KUSA - As everyone at his high school was getting ready for homecoming, Dalton Levine was getting ready for chemotherapy.
“I felt my stomach drop, he said. “You’re trying to process it because no one ever figures you’re going to have cancer.”
Levine was diagnosed with cancer two years ago. He has dreamed of being a competitive dancer ever since he was four years old.
“It allows me to express everything that I’m feeling,” Levine said.
During his two years as a patient at the Children’s Hospital Colorado, Levine and his doctors and nurses became family.
Meet Nurse Flori Legette and Dr.
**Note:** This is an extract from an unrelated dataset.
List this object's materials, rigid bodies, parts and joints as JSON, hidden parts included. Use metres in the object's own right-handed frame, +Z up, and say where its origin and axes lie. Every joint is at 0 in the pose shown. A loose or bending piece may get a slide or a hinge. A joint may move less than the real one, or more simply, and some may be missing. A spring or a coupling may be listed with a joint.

Carrye Cost. They treated Levine after he was diagnosed with Adrenocortical Carcinoma.
“Dalton is a very special person to us,” Legette said, “and every time I talk about him, I cry.”
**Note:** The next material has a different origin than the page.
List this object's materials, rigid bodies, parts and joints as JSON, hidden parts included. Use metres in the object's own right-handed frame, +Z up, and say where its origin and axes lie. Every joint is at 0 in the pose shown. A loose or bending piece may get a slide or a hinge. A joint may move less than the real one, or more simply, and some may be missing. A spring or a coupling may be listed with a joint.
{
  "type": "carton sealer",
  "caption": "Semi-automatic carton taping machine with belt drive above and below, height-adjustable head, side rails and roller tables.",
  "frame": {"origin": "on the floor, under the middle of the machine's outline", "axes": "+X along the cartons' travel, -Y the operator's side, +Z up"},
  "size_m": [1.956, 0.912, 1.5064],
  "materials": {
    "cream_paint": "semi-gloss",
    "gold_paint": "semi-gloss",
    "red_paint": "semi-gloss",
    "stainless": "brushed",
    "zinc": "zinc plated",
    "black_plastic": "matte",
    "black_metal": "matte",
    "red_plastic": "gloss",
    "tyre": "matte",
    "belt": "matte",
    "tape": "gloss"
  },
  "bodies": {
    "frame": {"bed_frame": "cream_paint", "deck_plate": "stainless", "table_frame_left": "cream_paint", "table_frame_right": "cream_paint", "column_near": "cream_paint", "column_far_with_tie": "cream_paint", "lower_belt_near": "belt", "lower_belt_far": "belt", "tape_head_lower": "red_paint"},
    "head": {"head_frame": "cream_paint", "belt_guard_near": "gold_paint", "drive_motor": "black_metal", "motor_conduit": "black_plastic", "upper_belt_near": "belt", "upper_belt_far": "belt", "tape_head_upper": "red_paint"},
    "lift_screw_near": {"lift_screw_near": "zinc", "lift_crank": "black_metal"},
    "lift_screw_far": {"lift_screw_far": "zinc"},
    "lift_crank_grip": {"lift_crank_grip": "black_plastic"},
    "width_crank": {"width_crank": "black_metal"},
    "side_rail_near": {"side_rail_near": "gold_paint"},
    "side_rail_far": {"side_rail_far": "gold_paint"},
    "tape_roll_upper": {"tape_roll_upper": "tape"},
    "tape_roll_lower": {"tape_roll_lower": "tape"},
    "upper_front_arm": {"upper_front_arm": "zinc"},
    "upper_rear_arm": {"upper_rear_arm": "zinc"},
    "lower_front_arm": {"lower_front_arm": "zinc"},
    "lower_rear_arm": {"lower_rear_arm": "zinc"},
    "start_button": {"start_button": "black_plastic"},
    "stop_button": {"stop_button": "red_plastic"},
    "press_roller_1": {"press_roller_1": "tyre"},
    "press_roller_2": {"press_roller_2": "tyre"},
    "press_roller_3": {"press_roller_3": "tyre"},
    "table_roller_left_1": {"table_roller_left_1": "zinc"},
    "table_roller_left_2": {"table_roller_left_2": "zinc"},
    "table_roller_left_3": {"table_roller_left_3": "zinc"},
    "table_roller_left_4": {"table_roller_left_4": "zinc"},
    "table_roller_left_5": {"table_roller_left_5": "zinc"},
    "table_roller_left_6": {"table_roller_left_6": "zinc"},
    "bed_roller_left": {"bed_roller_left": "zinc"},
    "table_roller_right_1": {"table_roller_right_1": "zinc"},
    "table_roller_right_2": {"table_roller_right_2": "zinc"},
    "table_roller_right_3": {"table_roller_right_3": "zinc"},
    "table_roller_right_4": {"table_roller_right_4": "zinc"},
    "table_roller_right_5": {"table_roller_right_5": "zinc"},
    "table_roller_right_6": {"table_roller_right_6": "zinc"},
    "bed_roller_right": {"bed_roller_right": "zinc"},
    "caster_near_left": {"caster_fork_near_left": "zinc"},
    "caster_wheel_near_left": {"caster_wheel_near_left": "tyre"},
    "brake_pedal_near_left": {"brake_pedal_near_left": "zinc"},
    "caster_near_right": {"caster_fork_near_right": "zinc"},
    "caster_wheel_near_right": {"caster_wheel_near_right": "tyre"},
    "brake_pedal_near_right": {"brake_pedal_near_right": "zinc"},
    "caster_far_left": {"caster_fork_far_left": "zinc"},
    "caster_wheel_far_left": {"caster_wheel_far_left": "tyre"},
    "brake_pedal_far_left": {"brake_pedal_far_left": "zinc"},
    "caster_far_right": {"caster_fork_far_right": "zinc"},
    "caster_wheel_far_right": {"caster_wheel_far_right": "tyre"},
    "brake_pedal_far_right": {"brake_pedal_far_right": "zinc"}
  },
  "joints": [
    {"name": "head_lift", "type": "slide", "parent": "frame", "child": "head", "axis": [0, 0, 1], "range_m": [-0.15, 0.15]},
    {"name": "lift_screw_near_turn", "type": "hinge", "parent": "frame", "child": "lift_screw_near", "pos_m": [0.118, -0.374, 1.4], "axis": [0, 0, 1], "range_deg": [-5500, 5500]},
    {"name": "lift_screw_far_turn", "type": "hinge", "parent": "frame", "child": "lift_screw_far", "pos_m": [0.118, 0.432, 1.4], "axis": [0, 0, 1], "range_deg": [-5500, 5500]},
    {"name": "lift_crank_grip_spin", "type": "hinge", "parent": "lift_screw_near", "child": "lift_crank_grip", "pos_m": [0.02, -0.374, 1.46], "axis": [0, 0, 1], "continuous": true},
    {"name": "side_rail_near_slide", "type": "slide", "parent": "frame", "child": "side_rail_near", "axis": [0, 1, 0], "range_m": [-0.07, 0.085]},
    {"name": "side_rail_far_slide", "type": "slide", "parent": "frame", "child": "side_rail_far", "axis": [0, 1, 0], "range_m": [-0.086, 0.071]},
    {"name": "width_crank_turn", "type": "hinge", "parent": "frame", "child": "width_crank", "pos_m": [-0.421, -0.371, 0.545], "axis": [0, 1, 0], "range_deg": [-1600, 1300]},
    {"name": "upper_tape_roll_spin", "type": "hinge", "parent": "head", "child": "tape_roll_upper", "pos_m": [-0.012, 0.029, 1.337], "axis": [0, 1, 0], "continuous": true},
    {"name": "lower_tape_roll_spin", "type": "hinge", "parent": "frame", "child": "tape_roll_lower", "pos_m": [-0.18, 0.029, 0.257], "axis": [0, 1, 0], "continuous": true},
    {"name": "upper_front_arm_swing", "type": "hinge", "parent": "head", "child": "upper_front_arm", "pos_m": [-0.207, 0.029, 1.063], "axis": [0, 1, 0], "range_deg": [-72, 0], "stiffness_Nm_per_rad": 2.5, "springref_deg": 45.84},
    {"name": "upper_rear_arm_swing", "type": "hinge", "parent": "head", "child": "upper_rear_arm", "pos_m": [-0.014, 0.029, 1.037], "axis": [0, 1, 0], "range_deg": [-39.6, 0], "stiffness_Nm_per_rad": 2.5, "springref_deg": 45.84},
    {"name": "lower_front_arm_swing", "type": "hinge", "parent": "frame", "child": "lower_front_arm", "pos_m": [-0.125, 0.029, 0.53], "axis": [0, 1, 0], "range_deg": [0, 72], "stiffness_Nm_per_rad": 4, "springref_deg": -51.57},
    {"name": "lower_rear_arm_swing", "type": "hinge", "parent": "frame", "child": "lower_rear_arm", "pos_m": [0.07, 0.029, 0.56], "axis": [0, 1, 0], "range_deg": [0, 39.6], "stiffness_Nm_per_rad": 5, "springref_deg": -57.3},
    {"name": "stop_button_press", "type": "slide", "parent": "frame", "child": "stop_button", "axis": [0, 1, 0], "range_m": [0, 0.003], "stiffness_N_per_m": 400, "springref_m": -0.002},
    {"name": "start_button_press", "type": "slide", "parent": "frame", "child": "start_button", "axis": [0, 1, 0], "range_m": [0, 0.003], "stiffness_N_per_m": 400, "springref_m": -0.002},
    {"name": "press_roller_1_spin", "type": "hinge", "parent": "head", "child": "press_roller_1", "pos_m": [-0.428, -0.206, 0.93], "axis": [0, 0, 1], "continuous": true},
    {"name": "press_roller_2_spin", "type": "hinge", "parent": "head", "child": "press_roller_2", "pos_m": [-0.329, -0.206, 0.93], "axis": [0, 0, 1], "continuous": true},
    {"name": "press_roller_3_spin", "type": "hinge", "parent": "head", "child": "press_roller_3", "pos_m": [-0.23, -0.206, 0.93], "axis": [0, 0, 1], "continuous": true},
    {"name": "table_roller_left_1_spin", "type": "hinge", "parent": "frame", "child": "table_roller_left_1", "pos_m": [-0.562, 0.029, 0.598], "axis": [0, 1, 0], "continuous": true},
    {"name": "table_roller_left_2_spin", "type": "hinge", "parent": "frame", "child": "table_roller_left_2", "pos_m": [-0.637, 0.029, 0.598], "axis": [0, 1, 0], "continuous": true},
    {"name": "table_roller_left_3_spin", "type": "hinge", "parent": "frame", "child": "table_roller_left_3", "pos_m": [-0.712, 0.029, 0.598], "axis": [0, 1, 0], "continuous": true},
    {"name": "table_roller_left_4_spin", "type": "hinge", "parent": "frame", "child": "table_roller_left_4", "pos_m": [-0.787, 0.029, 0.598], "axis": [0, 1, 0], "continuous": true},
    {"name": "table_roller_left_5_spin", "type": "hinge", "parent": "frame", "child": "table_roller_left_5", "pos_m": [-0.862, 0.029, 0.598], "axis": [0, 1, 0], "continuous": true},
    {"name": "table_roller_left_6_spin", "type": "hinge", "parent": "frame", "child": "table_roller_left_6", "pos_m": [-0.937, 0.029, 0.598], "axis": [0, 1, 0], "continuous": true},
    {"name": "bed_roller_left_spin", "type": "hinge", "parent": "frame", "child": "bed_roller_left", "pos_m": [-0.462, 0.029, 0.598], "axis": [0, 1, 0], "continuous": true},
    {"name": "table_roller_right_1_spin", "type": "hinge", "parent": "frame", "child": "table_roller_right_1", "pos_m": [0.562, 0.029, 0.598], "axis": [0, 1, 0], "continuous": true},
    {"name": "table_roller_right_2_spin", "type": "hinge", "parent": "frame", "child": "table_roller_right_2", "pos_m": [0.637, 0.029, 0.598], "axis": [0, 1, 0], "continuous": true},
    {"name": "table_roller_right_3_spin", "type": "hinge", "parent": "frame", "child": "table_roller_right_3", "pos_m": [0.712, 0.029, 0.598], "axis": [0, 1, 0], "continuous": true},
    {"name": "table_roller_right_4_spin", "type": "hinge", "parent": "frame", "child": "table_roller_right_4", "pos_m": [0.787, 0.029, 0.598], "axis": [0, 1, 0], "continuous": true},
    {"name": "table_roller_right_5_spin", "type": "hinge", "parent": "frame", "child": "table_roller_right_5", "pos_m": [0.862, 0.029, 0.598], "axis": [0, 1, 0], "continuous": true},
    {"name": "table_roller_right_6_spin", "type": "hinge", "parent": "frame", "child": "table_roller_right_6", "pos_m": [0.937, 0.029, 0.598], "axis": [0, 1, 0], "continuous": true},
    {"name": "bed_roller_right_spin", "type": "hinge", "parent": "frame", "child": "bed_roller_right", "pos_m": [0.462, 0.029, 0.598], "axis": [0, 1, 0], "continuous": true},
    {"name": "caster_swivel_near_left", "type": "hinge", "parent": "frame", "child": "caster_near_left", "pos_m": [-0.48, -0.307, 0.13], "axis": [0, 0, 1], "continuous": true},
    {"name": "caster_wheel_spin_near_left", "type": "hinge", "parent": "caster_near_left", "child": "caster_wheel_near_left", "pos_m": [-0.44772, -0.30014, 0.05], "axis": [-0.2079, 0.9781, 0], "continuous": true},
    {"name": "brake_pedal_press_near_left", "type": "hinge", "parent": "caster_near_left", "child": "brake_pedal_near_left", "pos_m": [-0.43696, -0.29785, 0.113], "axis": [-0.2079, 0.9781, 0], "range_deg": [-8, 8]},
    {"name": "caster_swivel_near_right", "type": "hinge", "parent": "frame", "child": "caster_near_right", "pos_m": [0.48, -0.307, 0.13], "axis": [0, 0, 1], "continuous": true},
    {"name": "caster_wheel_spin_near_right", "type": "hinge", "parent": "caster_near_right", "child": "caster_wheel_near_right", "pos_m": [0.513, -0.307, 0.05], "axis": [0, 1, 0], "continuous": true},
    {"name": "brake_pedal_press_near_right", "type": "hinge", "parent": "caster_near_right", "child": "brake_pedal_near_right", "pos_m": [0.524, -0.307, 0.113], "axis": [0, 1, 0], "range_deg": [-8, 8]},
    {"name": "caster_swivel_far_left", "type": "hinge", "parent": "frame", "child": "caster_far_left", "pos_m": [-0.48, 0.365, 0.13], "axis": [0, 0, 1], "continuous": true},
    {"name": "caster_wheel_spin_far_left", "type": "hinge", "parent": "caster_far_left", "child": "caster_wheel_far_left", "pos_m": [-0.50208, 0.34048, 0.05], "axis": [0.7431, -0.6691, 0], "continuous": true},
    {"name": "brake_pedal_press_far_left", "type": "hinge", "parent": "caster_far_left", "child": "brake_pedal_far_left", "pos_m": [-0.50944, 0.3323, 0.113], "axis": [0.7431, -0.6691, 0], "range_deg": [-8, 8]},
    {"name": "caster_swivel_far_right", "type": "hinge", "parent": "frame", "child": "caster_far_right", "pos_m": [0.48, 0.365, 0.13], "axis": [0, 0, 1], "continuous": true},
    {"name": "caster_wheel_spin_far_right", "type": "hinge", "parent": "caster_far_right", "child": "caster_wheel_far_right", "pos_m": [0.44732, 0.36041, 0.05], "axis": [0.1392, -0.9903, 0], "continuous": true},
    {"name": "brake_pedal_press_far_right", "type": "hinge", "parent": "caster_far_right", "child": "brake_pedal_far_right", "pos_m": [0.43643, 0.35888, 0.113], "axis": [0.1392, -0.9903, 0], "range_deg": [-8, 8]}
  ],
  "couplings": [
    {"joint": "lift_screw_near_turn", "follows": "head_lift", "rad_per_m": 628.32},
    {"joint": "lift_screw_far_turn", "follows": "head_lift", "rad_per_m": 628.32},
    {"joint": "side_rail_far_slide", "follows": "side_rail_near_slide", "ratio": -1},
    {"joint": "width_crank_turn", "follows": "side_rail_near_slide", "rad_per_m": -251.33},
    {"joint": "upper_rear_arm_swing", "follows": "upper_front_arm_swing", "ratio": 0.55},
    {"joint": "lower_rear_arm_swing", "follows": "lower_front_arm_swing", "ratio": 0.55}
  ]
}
Having Legette and Dr. Cost on his side in a fight so many lose means everything to the 18-year-old, who can only begin to explain his appreciation.
“Doctors and nurses aren’t asked to have such a close relationship with their patients you know,” Levine said. “It’s meant to be you’re supposed to treat this person … but I think they go above and beyond that.”
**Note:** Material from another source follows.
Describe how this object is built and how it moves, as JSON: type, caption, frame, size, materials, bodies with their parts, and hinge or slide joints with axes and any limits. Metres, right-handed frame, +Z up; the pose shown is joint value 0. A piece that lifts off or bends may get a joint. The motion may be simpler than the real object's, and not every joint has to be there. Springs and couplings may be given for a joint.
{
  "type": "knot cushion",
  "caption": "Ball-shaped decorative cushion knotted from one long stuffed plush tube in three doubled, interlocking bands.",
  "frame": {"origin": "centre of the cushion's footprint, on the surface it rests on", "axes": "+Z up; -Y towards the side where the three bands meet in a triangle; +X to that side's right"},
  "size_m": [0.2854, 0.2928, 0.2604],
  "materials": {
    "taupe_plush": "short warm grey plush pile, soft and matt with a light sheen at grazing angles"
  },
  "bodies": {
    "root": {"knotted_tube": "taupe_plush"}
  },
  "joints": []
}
Levine isn’t the first cancer patient Children’s Hospital has seen and he certainly won’t be the last.
He says Dr. Cost and Nurse Legette helped him stay positive, allowing him to get back on his feet and do the thing he loves.
“One of the things that my mom first asked when I immediately came in was, ‘can he still dance?” Levine said.
The good news is he can – and he won’t be stopping anytime soon.
“It’s definitely something I’ll continue to do for a long time,” Levine said.